## What needs to be done
Scan the records below for the line containing "const roll = new" and the line containing "AXIS_Z = 61.0". Copy both, plus every line between, exactly.

---------- Data extract ----------

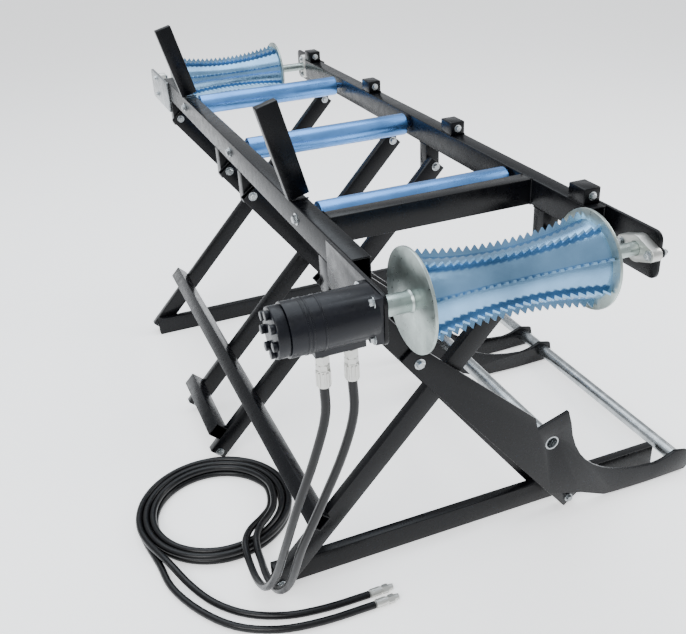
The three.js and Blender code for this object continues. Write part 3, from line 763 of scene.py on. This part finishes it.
def add_area_light(name, place, aim, size, power, tint=(1, 1, 1)):
    data = bpy.data.lights.new(name, "AREA")
    data.shape = "RECTANGLE"
    data.size, data.size_y = size
    data.energy = power
    data.color = tint
    lamp = bpy.data.objects.new(name, data)
    place = Vector(place)
    lamp.matrix_world = Matrix.Translation(place) @ (
        (place - Vector(aim)).to_track_quat("Z", "Y").to_matrix().to_4x4())
    bpy.context.scene.collection.objects.link(lamp)


class TABLE_OT_stage(bpy.types.Operator):
    """Set the floor, the light and the camera"""
    bl_idname = "table.stage"
    bl_label = "Stage"

    def execute(self, context):
        bm = bmesh.new()
        bmesh.ops.create_grid(bm, x_segments=1, y_segments=1, size=30)
        mesh = bpy.data.meshes.new("floor")
        bm.to_mesh(mesh)
        bm.free()
        pale, shader = new_material("pale_floor", 0.0, 0.9)
        shader.inputs["Base Color"].default_value = (0.96, 0.96, 0.96, 1)
        shader.inputs["Emission Color"].default_value = (1, 1, 1, 1)
        shader.inputs["Emission Strength"].default_value = 0.75
        mesh.materials.append(pale)
        floor = bpy.data.objects.new("floor", mesh)
        context.scene.collection.objects.link(floor)
        world = bpy.data.worlds.new("studio")
        world.use_nodes = True
        background = world.node_tree.nodes["Background"]
        background.inputs["Color"].default_value = (0.93, 0.96, 1.0, 1)
        background.inputs["Strength"].default_value = 0.75
        context.scene.world = world
        add_area_light("sky_panel", (-0.5, 0.8, 4.2), (0, 0, 0.5), (4.5, 4.5), 210, (0.86, 0.93, 1.0))
        add_area_light("key_panel", (-3.2, -3.0, 3.2), (0, -0.3, 0.5), (2.2, 2.2), 150)
        add_area_light("side_panel", (3.4, -0.5, 2.4), (0, 0, 0.6), (1.6, 2.6), 90)
        add_camera()
        return {"FINISHED"}


class TABLE_PT_panel(bpy.types.Panel):
    """Lists the table's pieces"""
    bl_idname = "TABLE_PT_panel"
    bl_label = "Roller Table"
    bl_space_type = "VIEW_3D"
    bl_region_type = "UI"
    bl_category = "Roller Table"

    def draw(self, context):
        for group in (context.scene.table_sizes, context.scene.table_colours):
            for name in group.__annotations__:
                self.layout.prop(group, name)
        for operator in OPERATORS:
            self.layout.operator(operator.bl_idname)


OPERATORS = (TABLE_OT_materials, TABLE_OT_stage, TABLE_OT_hoses, TABLE_OT_frame, TABLE_OT_rods,
             TABLE_OT_toothed_rollers, TABLE_OT_idle_rollers, TABLE_OT_motor, TABLE_OT_bolts,
             TABLE_OT_welds)
CLASSES = (TableSizes, TableColours, *OPERATORS, TABLE_PT_panel)


def register():
    for cls in CLASSES:
        bpy.utils.register_class(cls)
    bpy.types.Scene.table_sizes = bpy.props.PointerProperty(type=TableSizes)
    bpy.types.Scene.table_colours = bpy.props.PointerProperty(type=TableColours)


def unregister():
    del bpy.types.Scene.table_colours
    del bpy.types.Scene.table_sizes
    for cls in reversed(CLASSES):
        bpy.utils.unregister_class(cls)


def main():
    register()
    for operator in OPERATORS:
        group, name = operator.bl_idname.split(".")
        getattr(getattr(bpy.ops, group), name)()


if __name__ == "__main__":
    main()
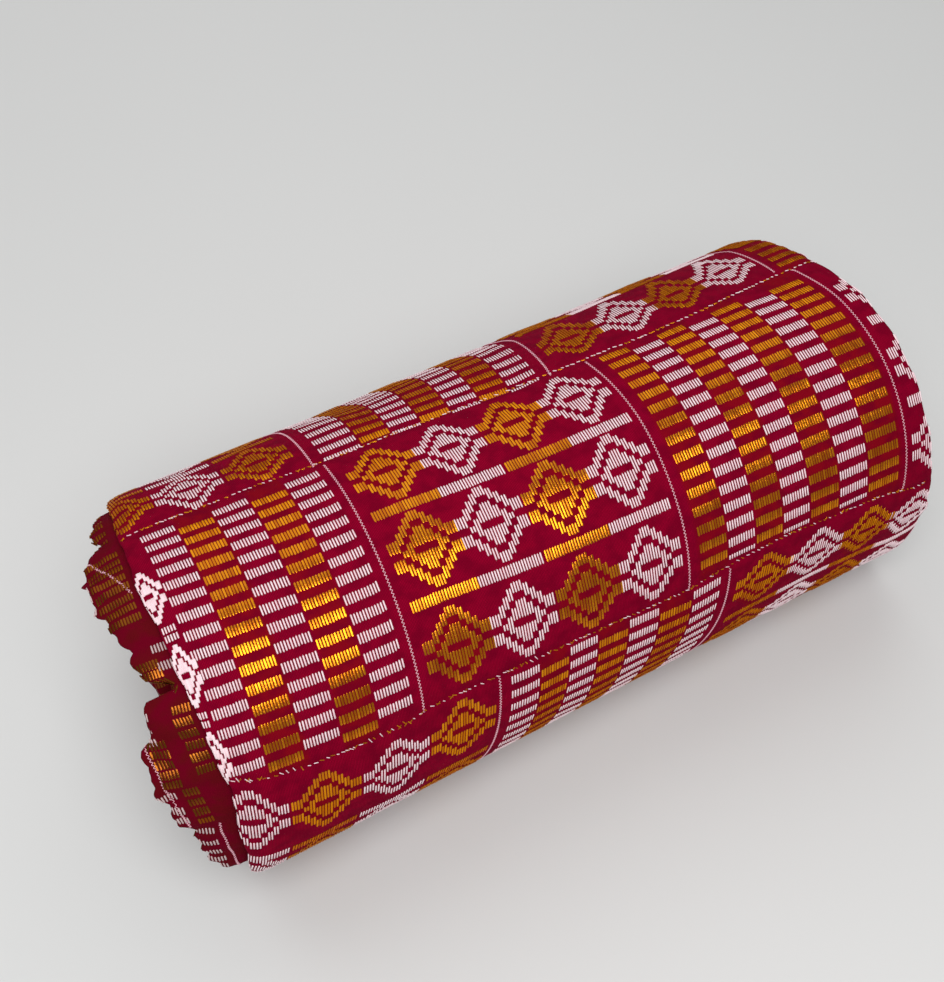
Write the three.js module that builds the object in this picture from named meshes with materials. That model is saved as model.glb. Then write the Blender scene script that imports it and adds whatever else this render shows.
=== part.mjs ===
// A woven strip cloth, folded to a thick band and rolled up. Millimetres, +Z up.
// The roll lies along X on the plane Z = 0, and its near side faces -Y.
import * as THREE from "three";

// The folded band: its width lies along X, and its length is wound round the axis.
const BAND_LEFT = -129.3;
const BAND_RIGHT = 147.4;
const TURN_GAP = 0.8;

// The winding: it starts under the roll at START_ANGLE, where 0 degrees is the back and 90 the top,
// runs under the near side, and passes over the top to the back. Each turn is smaller than the one
// round it by TURN_SHARE of the outer radius, and steps in over the last STEP_ANGLE of a turn.
const START_ANGLE = 298;
const TURNS = 4.7;
const TURN_SHARE = 0.196;
const STEP_ANGLE = 42;
const AXIS_Y = -3.55;
const AXIS_Z = 61;

// Outer radius of the roll at its left and its right end, at even angles round the axis.
// The near side bulges at the left end, and the back swells towards the right end.
const outline = [
  { angle: 0, left: 75.3, right: 85.7 },
  { angle: 24, left: 65.4, right: 72.3 },
  { angle: 48, left: 61.9, right: 62.2 },
  { angle: 72, left: 60.0, right: 60.0 },
  { angle: 96, left: 63.3, right: 62.8 },
  { angle: 120, left: 68.5, right: 65.0 },
  { angle: 144, left: 74.1, right: 64.9 },
  { angle: 168, left: 77.4, right: 62.7 },
  { angle: 192, left: 79.4, right: 61.6 },
  { angle: 216, left: 75.8, right: 66.6 },
  { angle: 240, left: 68.1, right: 70.0 },
  { angle: 264, left: 63.1, right: 63.8 },
  { angle: 288, left: 64.5, right: 64.4 },
  { angle: 312, left: 73.3, right: 74.2 },
  { angle: 336, left: 78.7, right: 83.3 },
];

// The band is two stacks of layers: an outer wrap, and an inner stack that has slid to the left
// in it. The shift is how far the inner stack stands out of the wrap at the left end, and how far
// it lies inside it at the right end. The turn counts the winding from its start under the roll.
const WRAP_SHARE = 0.34;
const CREASE_SHARE = 0.04;
const CREASE_DEPTH = 12;
const shifts = [
  { turn: 0.0, shift: 5 },
  { turn: 0.2, shift: 6 },
  { turn: 0.27, shift: 8 },
  { turn: 0.33, shift: 12 },
  { turn: 0.37, shift: 17 },
  { turn: 0.42, shift: 18.2 },
  { turn: 0.45, shift: 14 },
  { turn: 0.466, shift: 11 },
  { turn: 0.472, shift: 1 },
  { turn: 0.485, shift: 8 },
  { turn: 0.51, shift: 11 },
  { turn: 0.55, shift: 15 },
  { turn: 0.625, shift: 16 },
  { turn: 0.66, shift: 9 },
  { turn: 0.75, shift: 6 },
  { turn: 0.9, shift: 10 },
  { turn: 1.1, shift: 7 },
  { turn: 1.4, shift: 12 },
  { turn: 1.472, shift: 1 },
  { turn: 1.6, shift: 10 },
  { turn: 1.9, shift: 12 },
  { turn: 2.3, shift: 7 },
  { turn: 2.472, shift: 3 },
  { turn: 2.65, shift: 13 },
  { turn: 3.2, shift: 6 },
  { turn: 3.7, shift: 12 },
  { turn: 4.3, shift: 5 },
  { turn: 5.0, shift: 9 },
];

// Fineness of the surface.
const STEPS_IN_A_TURN = [66, 38, 28, 20, 14];
const ROWS_ON_A_FACE = 5;
const STEPS_ROUND_A_FOLD = 4;

const cloth = new THREE.MeshStandardMaterial({
  color: 0x8e0f35,
  roughness: 0.85,
  metalness: 0,
});

const toRadians = (degrees) => (degrees * Math.PI) / 180;

// A smooth closed curve through the rows of the outline, read at any angle.
function radiusOf(side, angle) {
  const rows = outline.length;
  const place = ((((angle % 360) + 360) % 360) / 360) * rows;
  const row = Math.floor(place);
  const part = place - row;
  const [a, b, c, d] = [-1, 0, 1, 2].map((k) => outline[(row + k + rows) % rows][side]);
  const slope = c - a;
  const bend = 2 * a - 5 * b + 4 * c - d;
  const twist = 3 * b - a - 3 * c + d;
  return 0.5 * (2 * b + slope * part + bend * part ** 2 + twist * part ** 3);
}

// The outer radius at a place along the roll, cut off where the roll lies flat on Z = 0.
function outerRadius(angle, x) {
  const along = (x - BAND_LEFT) / (BAND_RIGHT - BAND_LEFT);
  const round = THREE.MathUtils.lerp(radiusOf("left", angle), radiusOf("right", angle), along);
  const down = -Math.sin(toRadians(angle));
  return down > 0.2 ? Math.min(round, AXIS_Z / down) : round;
}

// The share of the outer radius that is left after some turns.
function shareAfter(turns) {
  const whole = Math.floor(turns);
  const into = (turns - whole - (1 - STEP_ANGLE / 360)) / (STEP_ANGLE / 360);
  return 1 - TURN_SHARE * (whole + THREE.MathUtils.smoothstep(into, 0, 1));
}

function shiftAfter(turns) {
  const next = shifts.findIndex((row) => row.turn >= turns);
  if (next <= 0) return shifts[0].shift;
  const [before, after] = [shifts[next - 1], shifts[next]];
  const part = (turns - before.turn) / (after.turn - before.turn);
  return THREE.MathUtils.lerp(before.shift, after.shift, THREE.MathUtils.smoothstep(part, 0, 1));
}

// The layers lie looser where the roll is wider, so the band is thicker there.
function bandThickness(angle, x) {
  return outerRadius(angle, x) * TURN_SHARE - TURN_GAP;
}

// A round fold of a stack at one end of the roll, as points from one depth to another.
// Side is -1 on the left and 1 on the right, and tip is where the fold ends along X.
function fold(side, tip, thickness, fromDepth, toDepth) {
  const radius = (Math.abs(toDepth - fromDepth) * thickness) / 2;
  const middle = (fromDepth + toDepth) / 2;
  const points = [];
  for (let step = 0; step <= STEPS_ROUND_A_FOLD; step++) {
    const turn = (Math.PI * step) / STEPS_ROUND_A_FOLD;
    const depth = middle + (fromDepth - middle) * Math.cos(turn);
    points.push([tip - side * radius * (1 - Math.sin(turn)), depth]);
  }
  return points;
}

// The points between two ends of a face, without the ends.
function faceBetween(from, to, depth) {
  const points = [];
  for (let row = 1; row < ROWS_ON_A_FACE; row++)
    points.push([THREE.MathUtils.lerp(from, to, row / ROWS_ON_A_FACE), depth]);
  return points;
}

// The band's section, counted round from the outer face: the right folds of wrap and inner stack,
// the inner face, the left folds of inner stack and wrap. Each point has a place along X and a
// depth below the outer face, as a share of the band's thickness.
function bandSection(angle, shift) {
  const atLeft = bandThickness(angle, BAND_LEFT);
  const atRight = bandThickness(angle, BAND_RIGHT);
  const under = WRAP_SHARE + CREASE_SHARE;
  const right = [
    ...fold(1, BAND_RIGHT, atRight, 0, WRAP_SHARE),
    [BAND_RIGHT - shift - CREASE_DEPTH, (WRAP_SHARE + under) / 2],
    ...fold(1, BAND_RIGHT - shift, atRight, under, 1),
  ];
  const left = [
    ...fold(-1, BAND_LEFT - shift, atLeft, 1, under),
    [BAND_LEFT + CREASE_DEPTH, (WRAP_SHARE + under) / 2],
    ...fold(-1, BAND_LEFT, atLeft, WRAP_SHARE, 0),
  ];
  return [
    ...right,
    ...faceBetween(right.at(-1)[0], left[0][0], 1),
    ...left,
    ...faceBetween(left.at(-1)[0], right[0][0], 0),
  ];
}

// The turns at which the band's section is drawn, finer on the outer turns.
function stations() {
  const list = [];
  STEPS_IN_A_TURN.forEach((steps, turn) => {
    for (let step = 0; step < steps; step++) list.push(turn + step / steps);
  });
  return [...list.filter((turns) => turns < TURNS - 0.01), TURNS];
}

function rolledBand() {
  const positions = [];
  const faces = [];
  const places = stations();
  for (const turns of places) {
    const angle = START_ANGLE - 360 * turns;
    for (const [x, depth] of bandSection(angle, shiftAfter(turns))) {
      const outer = outerRadius(angle, x) * shareAfter(turns);
      const radius = outer - depth * bandThickness(angle, x);
      positions.push(
        x,
        AXIS_Y + radius * Math.cos(toRadians(angle)),
        AXIS_Z + radius * Math.sin(toRadians(angle)),
      );
    }
  }
  const ring = positions.length / 3 / places.length;
  const at = (station, point) => station * ring + (point % ring);
  for (let station = 0; station + 1 < places.length; station++)
    for (let point = 0; point < ring; point++) {
      const corners = [
        at(station, point),
        at(station, point + 1),
        at(station + 1, point + 1),
        at(station + 1, point),
      ];
      faces.push(corners[0], corners[1], corners[2], corners[0], corners[2], corners[3]);
    }
  const closeEnd = (station, outwards) => {
    const centre = positions.length / 3;
    const sum = [0, 0, 0];
    for (let point = 0; point < ring; point++)
      sum.forEach((_, k) => (sum[k] += positions[3 * at(station, point) + k] / ring));
    positions.push(...sum);
    for (let point = 0; point < ring; point++) {
      const [from, to] = [at(station, point), at(station, point + 1)];
      faces.push(centre, outwards ? from : to, outwards ? to : from);
    }
  };
  closeEnd(0, false);
  closeEnd(places.length - 1, true);
  const geometry = new THREE.BufferGeometry();
  geometry.setAttribute("position", new THREE.Float32BufferAttribute(positions, 3));
  geometry.setIndex(faces);
  geometry.computeVertexNormals();
  return geometry;
}

const roll = new THREE.Mesh(rolledBand(), cloth);
roll.name = "folded_cloth";

const part = new THREE.Group();
part.add(roll);
export default part;
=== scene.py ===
# A woven strip cloth in crimson, white and gold, folded to a band and rolled up.
# The cloth is one thin sheet on the roll's own shape, and its raised weft floats, seam stitches
# and edge lines lie on it. Sizes in the tables are millimetres, and MM brings them to metres.
import math

import bpy
import numpy as np
from mathutils import Matrix, Vector


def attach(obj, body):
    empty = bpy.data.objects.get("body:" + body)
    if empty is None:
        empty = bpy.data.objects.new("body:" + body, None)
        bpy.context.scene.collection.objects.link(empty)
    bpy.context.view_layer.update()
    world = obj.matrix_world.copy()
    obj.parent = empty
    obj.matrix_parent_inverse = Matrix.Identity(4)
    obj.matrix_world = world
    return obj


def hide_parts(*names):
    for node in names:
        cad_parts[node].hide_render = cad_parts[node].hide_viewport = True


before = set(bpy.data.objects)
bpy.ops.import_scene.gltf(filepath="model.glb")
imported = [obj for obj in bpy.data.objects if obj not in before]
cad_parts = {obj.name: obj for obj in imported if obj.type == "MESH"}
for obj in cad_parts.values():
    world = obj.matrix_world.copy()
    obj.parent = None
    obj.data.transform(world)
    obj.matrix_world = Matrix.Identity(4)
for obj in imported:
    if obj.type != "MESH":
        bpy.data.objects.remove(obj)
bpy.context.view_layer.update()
MM = 0.001

# The folded band and its winding, as in the solid.
BAND_LEFT = -129.3
BAND_RIGHT = 147.4
TURN_GAP = 0.8
START_ANGLE = 298.0
TURNS = 4.7
TURN_SHARE = 0.196
STEP_PART = 42 / 360
AXIS_Y = -3.55
AXIS_Z = 61.0

# Outer radius of the roll: angle, at the left end, at the right end.
OUTLINE = np.array([
    (0, 75.3, 85.7), (24, 65.4, 72.3), (48, 61.9, 62.2), (72, 60.0, 60.0), (96, 63.3, 62.8),
    (120, 68.5, 65.0), (144, 74.1, 64.9), (168, 77.4, 62.7), (192, 79.4, 61.6), (216, 75.8, 66.6),
    (240, 68.1, 70.0), (264, 63.1, 63.8), (288, 64.5, 64.4), (312, 73.3, 74.2), (336, 78.7, 83.3),
])

# How far the inner stack stands out of the wrap at the left end: turn, shift.
SHIFTS = np.array([
    (0.0, 5), (0.2, 6), (0.27, 8), (0.33, 12), (0.37, 17), (0.42, 18.2), (0.45, 14), (0.466, 11),
    (0.472, 1), (0.485, 8), (0.51, 11), (0.55, 15), (0.625, 16), (0.66, 9), (0.75, 6), (0.9, 10),
    (1.1, 7), (1.4, 12), (1.472, 1), (1.6, 10), (1.9, 12), (2.3, 7), (2.472, 3), (2.65, 13),
    (3.2, 6), (3.7, 12), (4.3, 5), (5.0, 9),
])

# The sheet in the band: its thickness, and the depths of its layers as shares of the band's.
# The inner stack is five pairs of layers, and each pair has a fold at the left.
SHEET = 0.43
WRAP_SHARE = 0.34
FLAP_SHARE = WRAP_SHARE / 2
INNER_SHARE = 0.38
PAIR_SHARES = (0.3, 0.2, 0.18, 0.16, 0.16)
PAIR_STAGGER = (0.0, 3.4, 6.0, 4.6, 7.0)
PAIR_ROUND = (3.4, 1.7, 1.5, 1.5, 1.5)
LAYER_AIR = 0.01
RIM_LENGTH = 7.0
RIM_LENGTH_RIGHT = 6.0
TIGHT_FOLD = 0.5
FLAP_LENGTH = 60.0

# Where cloth coordinates start: u runs along the strips from the left rim, and v round the roll.
CLOTH_ORIGIN = -121.3
V_ORIGIN_ANGLE = 77.5


def smooth(part):
    """A soft step from 0 to 1."""
    part = np.clip(part, 0, 1)
    return part * part * (3 - 2 * part)


def along_table(x, *rows):
    """Reads a small table of (place, value) rows at x."""
    return np.interp(x, *zip(*rows))


# Shape of the roll


def radius_at(column, angle):
    """A smooth closed curve through one column of the outline."""
    rows = len(OUTLINE)
    place = np.mod(angle, 360) / 360 * rows
    row = np.floor(place).astype(int)
    part = place - row
    a, b, c, d = (OUTLINE[(row + k) % rows, column] for k in (-1, 0, 1, 2))
    bend = 2 * a - 5 * b + 4 * c - d
    twist = 3 * b - a - 3 * c + d
    return 0.5 * (2 * b + (c - a) * part + bend * part**2 + twist * part**3)


# The roll is flat underneath where its radius points down by more than this sine.
FLAT_FROM = 0.2


def outer_radius(angle, x):
    """The roll's radius at an angle and a place along it, flat where it rests."""
    along = (x - BAND_LEFT) / (BAND_RIGHT - BAND_LEFT)
    full = radius_at(1, angle) * (1 - along) + radius_at(2, angle) * along
    down = -np.sin(np.radians(angle))
    floor_radius = AXIS_Z / np.maximum(down, FLAT_FROM)
    return np.where(down > FLAT_FROM, np.minimum(full, floor_radius), full)


def share_after(turn):
    """The share of the outer radius that is left after some turns."""
    whole = np.floor(turn)
    return 1 - TURN_SHARE * (whole + smooth((turn - whole - 1 + STEP_PART) / STEP_PART))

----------

## In response
const roll = new THREE.Mesh(rolledBand(), cloth);
roll.name = "folded_cloth";

const part = new THREE.Group();
part.add(roll);
export default part;
=== scene.py ===
# A woven strip cloth in crimson, white and gold, folded to a band and rolled up.
# The cloth is one thin sheet on the roll's own shape, and its raised weft floats, seam stitches
# and edge lines lie on it. Sizes in the tables are millimetres, and MM brings them to metres.
import math

import bpy
import numpy as np
from mathutils import Matrix, Vector


def attach(obj, body):
    empty = bpy.data.objects.get("body:" + body)
    if empty is None:
        empty = bpy.data.objects.new("body:" + body, None)
        bpy.context.scene.collection.objects.link(empty)
    bpy.context.view_layer.update()
    world = obj.matrix_world.copy()
    obj.parent = empty
    obj.matrix_parent_inverse = Matrix.Identity(4)
    obj.matrix_world = world
    return obj


def hide_parts(*names):
    for node in names:
        cad_parts[node].hide_render = cad_parts[node].hide_viewport = True


before = set(bpy.data.objects)
bpy.ops.import_scene.gltf(filepath="model.glb")
imported = [obj for obj in bpy.data.objects if obj not in before]
cad_parts = {obj.name: obj for obj in imported if obj.type == "MESH"}
for obj in cad_parts.values():
    world = obj.matrix_world.copy()
    obj.parent = None
    obj.data.transform(world)
    obj.matrix_world = Matrix.Identity(4)
for obj in imported:
    if obj.type != "MESH":
        bpy.data.objects.remove(obj)
bpy.context.view_layer.update()
MM = 0.001

# The folded band and its winding, as in the solid.
BAND_LEFT = -129.3
BAND_RIGHT = 147.4
TURN_GAP = 0.8
START_ANGLE = 298.0
TURNS = 4.7
TURN_SHARE = 0.196
STEP_PART = 42 / 360
AXIS_Y = -3.55
AXIS_Z = 61.0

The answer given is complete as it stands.